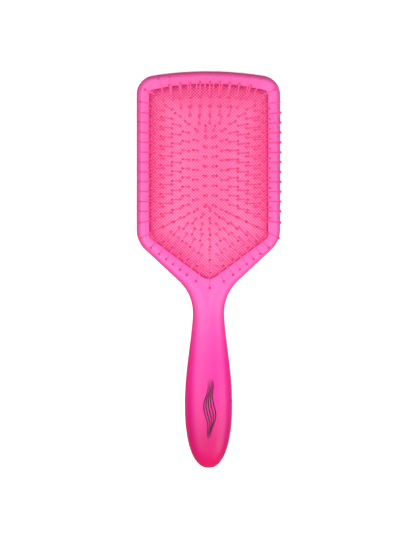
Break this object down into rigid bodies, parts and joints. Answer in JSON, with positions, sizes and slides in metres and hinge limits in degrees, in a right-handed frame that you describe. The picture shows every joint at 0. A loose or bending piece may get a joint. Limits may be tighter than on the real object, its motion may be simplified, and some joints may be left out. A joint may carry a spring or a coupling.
{
  "type": "paddle brush",
  "caption": "Flat square-shouldered hair brush: hollow two-shell body with handle, sprung domed rubber cushion and ball-tipped pins.",
  "frame": {"origin": "on the flat back of the head, under the middle of the cushion", "axes": "+X across the head, +Y towards the top of the head, +Z out of the pin face"},
  "size_m": [0.0906, 0.25, 0.0415],
  "materials": {
    "shell_front": "soft-touch satin pink moulding",
    "shell_back": "soft-touch satin pink moulding",
    "cushion_rubber": "coral pink rubber with a fine embossed diamond grain",
    "pin_nylon": "raspberry nylon, slightly glossy"
  },
  "bodies": {
    "root": {"front_shell": "shell_front", "back_shell": "shell_back", "cushion": "cushion_rubber"},
    "centre_pins": {"pins_centre": "pin_nylon"},
    "top_1_row": {"pins_top_1": "pin_nylon"},
    "right_1_row": {"pins_right_1": "pin_nylon"},
    "left_1_row": {"pins_left_1": "pin_nylon"},
    "lower_right_1_row": {"pins_lower_right_1": "pin_nylon"},
    "lower_left_1_row": {"pins_lower_left_1": "pin_nylon"},
    "top_2_row": {"pins_top_2": "pin_nylon"},
    "right_2_row": {"pins_right_2": "pin_nylon"},
    "left_2_row": {"pins_left_2": "pin_nylon"},
    "lower_right_2_row": {"pins_lower_right_2": "pin_nylon"},
    "lower_left_2_row": {"pins_lower_left_2": "pin_nylon"},
    "top_3_row": {"pins_top_3": "pin_nylon"},
    "right_3_row": {"pins_right_3": "pin_nylon"},
    "left_3_row": {"pins_left_3": "pin_nylon"},
    "lower_right_3_row": {"pins_lower_right_3": "pin_nylon"},
    "lower_left_3_row": {"pins_lower_left_3": "pin_nylon"},
    "top_4_row": {"pins_top_4": "pin_nylon"},
    "right_4_row": {"pins_right_4": "pin_nylon"},
    "left_4_row": {"pins_left_4": "pin_nylon"},
    "lower_right_4_row": {"pins_lower_right_4": "pin_nylon"},
    "lower_left_4_row": {"pins_lower_left_4": "pin_nylon"},
    "top_5_row": {"pins_top_5": "pin_nylon"},
    "right_5_row": {"pins_right_5": "pin_nylon"},
    "left_5_row": {"pins_left_5": "pin_nylon"},
    "lower_5_row": {"pins_lower_5": "pin_nylon"},
    "top_6_row": {"pins_top_6": "pin_nylon"},
    "right_6_row": {"pins_right_6": "pin_nylon"},
    "left_6_row": {"pins_left_6": "pin_nylon"},
    "lower_6_row": {"pins_lower_6": "pin_nylon"}
  },
  "joints": [
    {"name": "cushion_press", "type": "slide", "parent": "root", "child": "centre_pins", "axis": [0, 0, -1], "range_m": [0, 0.0053], "stiffness_N_per_m": 1500, "deforming": ["cushion"]},
    {"name": "top_1_row_tilt", "type": "hinge", "parent": "root", "child": "top_1_row", "pos_m": [0, 0.07193, 0.01673], "axis": [1, 0, 0], "range_deg": [0, 10.44]},
    {"name": "right_1_row_tilt", "type": "hinge", "parent": "root", "child": "right_1_row", "pos_m": [0.04577, 0.01234, 0.01662], "axis": [0, -1, 0], "range_deg": [0, 12.48]},
    {"name": "left_1_row_tilt", "type": "hinge", "parent": "root", "child": "left_1_row", "pos_m": [-0.04577, 0.01234, 0.01662], "axis": [0, 1, 0], "range_deg": [0, 12.48]},
    {"name": "lower_right_1_row_tilt", "type": "hinge", "parent": "root", "child": "lower_right_1_row", "pos_m": [0.02532, -0.05385, 0.01779], "axis": [-0.8007, -0.599, 0], "range_deg": [0, 12.83]},
    {"name": "lower_left_1_row_tilt", "type": "hinge", "parent": "root", "child": "lower_left_1_row", "pos_m": [-0.02322, -0.05543, 0.01769], "axis": [-0.8007, 0.599, 0], "range_deg": [0, 12.62]},
    {"name": "top_2_row_tilt", "type": "hinge", "parent": "root", "child": "top_2_row", "pos_m": [0, 0.07207, 0.01899], "axis": [1, 0, 0], "range_deg": [0, 10.73]},
    {"name": "right_2_row_tilt", "type": "hinge", "parent": "root", "child": "right_2_row", "pos_m": [0.04778, 0.01151, 0.01893], "axis": [0, -1, 0], "range_deg": [0, 10.89]},
    {"name": "left_2_row_tilt", "type": "hinge", "parent": "root", "child": "left_2_row", "pos_m": [-0.04778, 0.01151, 0.01893], "axis": [0, 1, 0], "range_deg": [0, 10.89]},
    {"name": "lower_right_2_row_tilt", "type": "hinge", "parent": "root", "child": "lower_right_2_row", "pos_m": [0.02871, -0.0573, 0.0196], "axis": [-0.8007, -0.599, 0], "range_deg": [0, 9.42]},
    {"name": "lower_left_2_row_tilt", "type": "hinge", "parent": "root", "child": "lower_left_2_row", "pos_m": [-0.02662, -0.05944, 0.01952], "axis": [-0.8007, 0.599, 0], "range_deg": [0, 9.16]},
    {"name": "top_3_row_tilt", "type": "hinge", "parent": "root", "child": "top_3_row", "pos_m": [0, 0.085, 0.02054], "axis": [1, 0, 0], "range_deg": [0, 6.54]},
    {"name": "right_3_row_tilt", "type": "hinge", "parent": "root", "child": "right_3_row", "pos_m": [0.05004, 0.01021, 0.02035], "axis": [0, -1, 0], "range_deg": [0, 9.21]},
    {"name": "left_3_row_tilt", "type": "hinge", "parent": "root", "child": "left_3_row", "pos_m": [-0.05004, 0.01021, 0.02035], "axis": [0, 1, 0], "range_deg": [0, 9.21]},
    {"name": "lower_right_3_row_tilt", "type": "hinge", "parent": "root", "child": "lower_right_3_row", "pos_m": [0.0333, -0.06235, 0.02078], "axis": [-0.8007, -0.599, 0], "range_deg": [0, 7.12]},
    {"name": "lower_left_3_row_tilt", "type": "hinge", "parent": "root", "child": "lower_left_3_row", "pos_m": [-0.03169, -0.06502, 0.02072], "axis": [-0.8007, 0.599, 0], "range_deg": [0, 6.86]},
    {"name": "top_4_row_tilt", "type": "hinge", "parent": "root", "child": "top_4_row", "pos_m": [0, 0.08852, 0.02143], "axis": [1, 0, 0], "range_deg": [0, 5.85]},
    {"name": "right_4_row_tilt", "type": "hinge", "parent": "root", "child": "right_4_row", "pos_m": [0.05762, 0.0093, 0.02131], "axis": [0, -1, 0], "range_deg": [0, 6.85]},
    {"name": "left_4_row_tilt", "type": "hinge", "parent": "root", "child": "left_4_row", "pos_m": [-0.05762, 0.0093, 0.02131], "axis": [0, 1, 0], "range_deg": [0, 6.85]},
    {"name": "lower_right_4_row_tilt", "type": "hinge", "parent": "root", "child": "lower_right_4_row", "pos_m": [0.04043, -0.07079, 0.02159], "axis": [-0.8007, -0.599, 0], "range_deg": [0, 5.31]},
    {"name": "lower_left_4_row_tilt", "type": "hinge", "parent": "root", "child": "lower_left_4_row", "pos_m": [-0.03967, -0.07445, 0.02154], "axis": [-0.8007, 0.599, 0], "range_deg": [0, 5.05]},
    {"name": "top_5_row_tilt", "type": "hinge", "parent": "root", "child": "top_5_row", "pos_m": [0, 0.10213, 0.02204], "axis": [1, 0, 0], "range_deg": [0, 4.42]},
    {"name": "right_5_row_tilt", "type": "hinge", "parent": "root", "child": "right_5_row", "pos_m": [0.06561, 0.00826, 0.02197], "axis": [0, -1, 0], "range_deg": [0, 5.46]},
    {"name": "left_5_row_tilt", "type": "hinge", "parent": "root", "child": "left_5_row", "pos_m": [-0.06561, 0.00826, 0.02197], "axis": [0, 1, 0], "range_deg": [0, 5.46]},
    {"name": "lower_5_row_tilt", "type": "hinge", "parent": "root", "child": "lower_5_row", "pos_m": [0, -0.09784, 0.0221], "axis": [-1, 0, 0], "range_deg": [0, 4.02]},
    {"name": "top_6_row_tilt", "type": "hinge", "parent": "root", "child": "top_6_row", "pos_m": [0, 0.12372, 0.02238], "axis": [1, 0, 0], "range_deg": [0, 3.26]},
    {"name": "right_6_row_tilt", "type": "hinge", "parent": "root", "child": "right_6_row", "pos_m": [0.0842, 0.00739, 0.02237], "axis": [0, -1, 0], "range_deg": [0, 3.9]},
    {"name": "left_6_row_tilt", "type": "hinge", "parent": "root", "child": "left_6_row", "pos_m": [-0.0842, 0.00739, 0.02237], "axis": [0, 1, 0], "range_deg": [0, 3.9]},
    {"name": "lower_6_row_tilt", "type": "hinge", "parent": "root", "child": "lower_6_row", "pos_m": [0, -0.12829, 0.02241], "axis": [-1, 0, 0], "range_deg": [0, 2.79]}
  ],
  "couplings": [
    {"joint": "top_1_row_tilt", "follows": "cushion_press", "rad_per_m": 34.344},
    {"joint": "right_1_row_tilt", "follows": "cushion_press", "rad_per_m": 41.079},
    {"joint": "left_1_row_tilt", "follows": "cushion_press", "rad_per_m": 41.079},
    {"joint": "lower_right_1_row_tilt", "follows": "cushion_press", "rad_per_m": 42.213},
    {"joint": "lower_left_1_row_tilt", "follows": "cushion_press", "rad_per_m": 41.538},
    {"joint": "top_2_row_tilt", "follows": "cushion_press", "rad_per_m": 35.292},
    {"joint": "right_2_row_tilt", "follows": "cushion_press", "rad_per_m": 35.842},
    {"joint": "left_2_row_tilt", "follows": "cushion_press", "rad_per_m": 35.842},
    {"joint": "lower_right_2_row_tilt", "follows": "cushion_press", "rad_per_m": 30.989},
    {"joint": "lower_left_2_row_tilt", "follows": "cushion_press", "rad_per_m": 30.124},
    {"joint": "top_3_row_tilt", "follows": "cushion_press", "rad_per_m": 21.501},
    {"joint": "right_3_row_tilt", "follows": "cushion_press", "rad_per_m": 30.289},
    {"joint": "left_3_row_tilt", "follows": "cushion_press", "rad_per_m": 30.289},
    {"joint": "lower_right_3_row_tilt", "follows": "cushion_press", "rad_per_m": 23.426},
    {"joint": "lower_left_3_row_tilt", "follows": "cushion_press", "rad_per_m": 22.55},
    {"joint": "top_4_row_tilt", "follows": "cushion_press", "rad_per_m": 19.226},
    {"joint": "right_4_row_tilt", "follows": "cushion_press", "rad_per_m": 22.52},
    {"joint": "left_4_row_tilt", "follows": "cushion_press", "rad_per_m": 22.52},
    {"joint": "lower_right_4_row_tilt", "follows": "cushion_press", "rad_per_m": 17.458},
    {"joint": "lower_left_4_row_tilt", "follows": "cushion_press", "rad_per_m": 16.596},
    {"joint": "top_5_row_tilt", "follows": "cushion_press", "rad_per_m": 14.533},
    {"joint": "right_5_row_tilt", "follows": "cushion_press", "rad_per_m": 17.93},
    {"joint": "left_5_row_tilt", "follows": "cushion_press", "rad_per_m": 17.93},
    {"joint": "lower_5_row_tilt", "follows": "cushion_press", "rad_per_m": 13.196},
    {"joint": "top_6_row_tilt", "follows": "cushion_press", "rad_per_m": 10.691},
    {"joint": "right_6_row_tilt", "follows": "cushion_press", "rad_per_m": 12.804},
    {"joint": "left_6_row_tilt", "follows": "cushion_press", "rad_per_m": 12.804},
    {"joint": "lower_6_row_tilt", "follows": "cushion_press", "rad_per_m": 9.147}
  ]
}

# Challenge:
Output a single number: how many lines contain the word "bodies".

# Right answer:
2